A journalist's partner, who was held for nine hours at Heathrow under anti-terror laws, has lost his UK High Court claim that he was detained unlawfully.

Brazilian David Miranda lives with writer Glenn Greenwald, who exposed secret information on US surveillance leaked by whistle-blower Edward Snowden.

Articles based on some of the Snowden material were published by the Guardian newspaper and other news publications, and one of the leading figures in writing those articles was Mr Greenwald.

The court rejected Mr Miranda's claim that his detention by police at the airport last August under Schedule 7 of the Terrorism Act 2000 was both unlawful and a breach of his human rights.

Mr Miranda was in transit from Germany to Brazil when he was stopped at the airport, detained, questioned and searched by police.

He had nine items, including his laptop, mobile phone, memory cards and DVDs, taken from him while detained.

A coalition of ten media and free speech organisations intervened in the case to express their concerns about the use of anti-terror powers against journalists.
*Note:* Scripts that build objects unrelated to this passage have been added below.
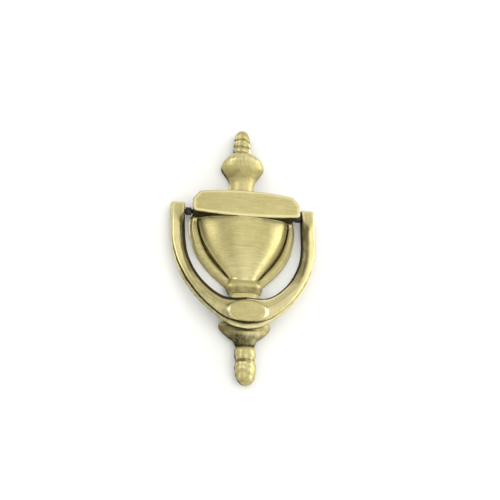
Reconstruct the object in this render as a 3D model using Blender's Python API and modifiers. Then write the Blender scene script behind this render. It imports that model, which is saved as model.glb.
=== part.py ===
"""Urn-pattern door knocker: a cast relief backplate with a swinging bail, its hinge and its door fixings.

Frame: +X to the right, +Z up, the caller stands at -Y. The back of the plate lies on y = 0, and the
origin is on that back face, midway between the tips of the two finials. Depth means distance from the
back face towards the caller, so a point at depth d has y = -d.
"""

import math

import bmesh
import bpy
from mathutils import Matrix, Vector

MM = 0.001
GAP = 0.3  # mm left between pieces that touch

# Driving dimensions, in millimetres.
TIP_Z = 80.0
DOOR_THICKNESS = 44.0

BOX_HALF_WIDTH = 32.6
BOX_DEPTH = 15.5
BOX_TOP_Z = 32.8
BOX_TOP_BOW = 3.0
BOX_BOTTOM_Z = 20.7
BOX_BOTTOM_BOW = 1.5
BOX_CORNER = 4.4
BOX_BACK_TAPER = 0.08  # how much narrower the box is at its back, as a share

FLANGE_DEPTH = 3.2
WALL = 3.0
WEB_HALF = 1.75

HINGE_Z = 24.0
HINGE_DEPTH = 5.0
PIN_RADIUS = 1.3
PIN_HOLE_RADIUS = PIN_RADIUS + GAP
PIN_INNER_X = 25.3
PIN_OUTER_X = 40.6
BUSH_RADIUS = 2.4
BUSH_INNER_X = 31.9
BUSH_OUTER_X = 35.1

BAIL_BACK = (2.4, 9.8)  # depth of the bail's back at the hinge and at the pad
BAIL_RIDGE = (8.0, 12.9)  # depth of its ridge at the same two heights
RIDGE_SHARE = 0.47  # where the ridge runs, as a share of the way from the inner to the outer edge
HEAD_Z = (14.0, 24.0)  # the arm's ridged section becomes a square head between these heights
LIP_Z = (8.0, -26.0)  # the outer lip grows to its full width between these heights

# Each pair below holds a size of the bail's section on the ridged run and the same size at its plain end.
INNER_DROP = (2.2, 0.4)  # from the ridge down to the inner shoulder, and at the head
OUTER_DROP = (1.8, 0.5)  # from the ridge down to the outer shoulder, and at the head
FLANK_WIDTH = (1.8, 0.3)  # how far the inner flank leans back, and at the head
LIP_WIDTH = (0.6, 1.8)  # the outer lip's width above and below LIP_Z
LIP_HEIGHT_SHARE = 0.36  # the lip's height as a share of the section's
LIP_RISE_AT_HEAD = 1.2
OUTER_BREAK_SHARE = 0.7  # where the outer facet steepens, as a share of the width
OUTER_BREAK_DROP = 0.4  # how much of OUTER_DROP is used up there
BACK_CHAMFER = (0.5, 0.6)
STEP_EASE = 0.3

PAD_Z = -38.1
PAD_HALF_WIDTH = 12.4
PAD_HALF_HEIGHT = 6.9
PAD_DEPTH = 14.5

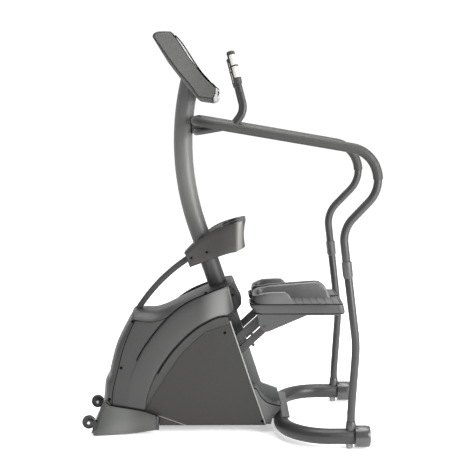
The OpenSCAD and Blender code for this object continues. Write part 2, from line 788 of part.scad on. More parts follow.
module console_back() color("dimgray")
    slab(-150, 150) polygon([[-236, 1600.8], [-244, 1601], [-196, 1542], [-132, 1462.6], [-124, 1459.2],
                             [-160.5, 1506.6], [-206.5, 1561.6]]);

module console_glass() color("black") difference() {
    slab(-console_half + 6, console_half - 6)
        polygon(concat(glass_out, reversed(lifted(glass_in, 0.2 * face_n[0], 0.2 * face_n[1]))));
    for (i = [0:3]) key_bar(i, -4, 20, 16 + 2 * gap);
}

module key(i, shade) color(shade) key_bar(i, -2.5, 6, 16);

base_frame();
rear_post();
rear_floor_tube();
rear_end_caps();
rubber_feet();
front_foot_cover();
wheel_brackets();
wheel(left);  // wheel_left
wheel(right);  // wheel_right
drive_frame();
shaft_bearings();
drive_pulley();
drive_belt();
flywheel();
generator();
pivot_shafts();
pedal(left);  // pedal_left
pedal(right);  // pedal_right
pedal_mat(left);  // pedal_mat_left
pedal_mat(right);  // pedal_mat_right
pedal_bracket(left);  // pedal_bracket_left
pedal_bracket(right);  // pedal_bracket_right
upper_arm(left);  // upper_arm_left
upper_arm(right);  // upper_arm_right
lower_link(left);  // lower_link_left
lower_link(right);  // lower_link_right
return_belt(left);  // return_belt_left
return_belt(right);  // return_belt_right
clutch_hub(left);  // clutch_hub_left
clutch_hub(right);  // clutch_hub_right
side_cover(left);  // side_cover_left
side_cover(right);  // side_cover_right
lower_panel(left);  // lower_panel_left
lower_panel(right);  // lower_panel_right
top_cover();
front_cover();
rear_lower_cover();
cover_screws();
mast();
front_brace();
holder_half(left);  // holder_left
holder_half(right);  // holder_right
handrail();
handrail_brace();
bar_clamp();
handrail_grips();
pulse_stems();
pulse_grips();
sensor_plates();
rail_sleeves();
lower_rails();
console_housing();
console_back();
console_glass();
key(0, "green");  // key_start
key(1, "red");  // key_stop
key(2, "silver");  // key_up
key(3, "silver");  // key_down
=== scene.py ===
import json
import math

import bmesh
import bpy
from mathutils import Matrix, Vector


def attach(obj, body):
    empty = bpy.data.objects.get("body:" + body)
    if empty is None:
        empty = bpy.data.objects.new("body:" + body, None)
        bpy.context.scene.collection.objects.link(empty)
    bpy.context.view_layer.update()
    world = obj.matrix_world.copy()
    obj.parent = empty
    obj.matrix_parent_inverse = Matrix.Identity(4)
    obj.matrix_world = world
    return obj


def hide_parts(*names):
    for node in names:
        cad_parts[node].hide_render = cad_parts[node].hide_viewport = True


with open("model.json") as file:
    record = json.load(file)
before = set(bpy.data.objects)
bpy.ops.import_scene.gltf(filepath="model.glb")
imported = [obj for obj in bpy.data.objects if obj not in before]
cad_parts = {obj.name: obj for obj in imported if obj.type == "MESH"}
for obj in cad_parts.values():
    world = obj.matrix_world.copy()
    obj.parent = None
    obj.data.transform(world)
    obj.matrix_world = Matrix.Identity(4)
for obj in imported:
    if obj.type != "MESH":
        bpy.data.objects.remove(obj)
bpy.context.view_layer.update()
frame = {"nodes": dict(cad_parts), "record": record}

MM = 0.001
LEFT, RIGHT = -1, 1
SIDE_WORD = {LEFT: "left", RIGHT: "right"}


# ---------------------------------------------------------------- materials

def new_material(name):
    m = bpy.data.materials.new(name)
    m.use_nodes = True
    nodes, links = m.node_tree.nodes, m.node_tree.links
    return m, nodes, links, nodes["Principled BSDF"]


def noise(nodes, links, coords, scale, detail=3.0, rough=0.5):
    n = nodes.new("ShaderNodeTexNoise")
    n.inputs["Scale"].default_value = scale
    n.inputs["Detail"].default_value = detail
    n.inputs["Roughness"].default_value = rough
    links.new(coords, n.inputs["Vector"])
    return n.outputs["Fac"]


def mapped(nodes, links, value, low, high, start=0.3, end=0.7, shape="LINEAR"):
    """The value's range start to end, turned into low to high."""
    r = nodes.new("ShaderNodeMapRange")
    r.interpolation_type = shape
    r.inputs["From Min"].default_value = start
    r.inputs["From Max"].default_value = end
    r.inputs["To Min"].default_value = low
    r.inputs["To Max"].default_value = high
    links.new(value, r.inputs["Value"])
    return r.outputs["Result"]


def bump_map(nodes, links, bsdf, height, strength, depth=None):
    b = nodes.new("ShaderNodeBump")
    b.inputs["Strength"].default_value = strength
    if depth:
        b.inputs["Distance"].default_value = depth
    links.new(height, b.inputs["Height"])
    links.new(b.outputs["Normal"], bsdf.inputs["Normal"])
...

Lord Justice Laws said it was plain that the purpose of stopping Mr Miranda "was to ascertain the nature of the material he was carrying" and fell properly within Schedule 7.

Steven Kovats QC argued, on behalf of Home Secretary Theresa May, that her national security duty to establish the nature of Mr Miranda's activity was "consistent" with use by the police of Schedule 7.

Agreeing, Lord Justice Laws said the schedule was "capable of covering the publication or threatened publication ... of stolen classified information which, if published, would reveal personal details of members of the armed forces or security and intelligence agencies, thereby endangering their lives".

The Home Secretary welcomed the ruling, saying: "This judgment overwhelmingly supports the wholly proportionate action taken by the police in this case to protect national security.

"If the police believe any individual is in possession of highly-sensitive stolen information that would aid terrorism, then they should act.

"We are pleased that the court agrees."

"The police and our intelligence agencies do a vital and difficult job protecting our lives and freedoms from terrorists, serious criminals and hostile states.

"Their job has been made much harder as a result of intelligence leaks," she added.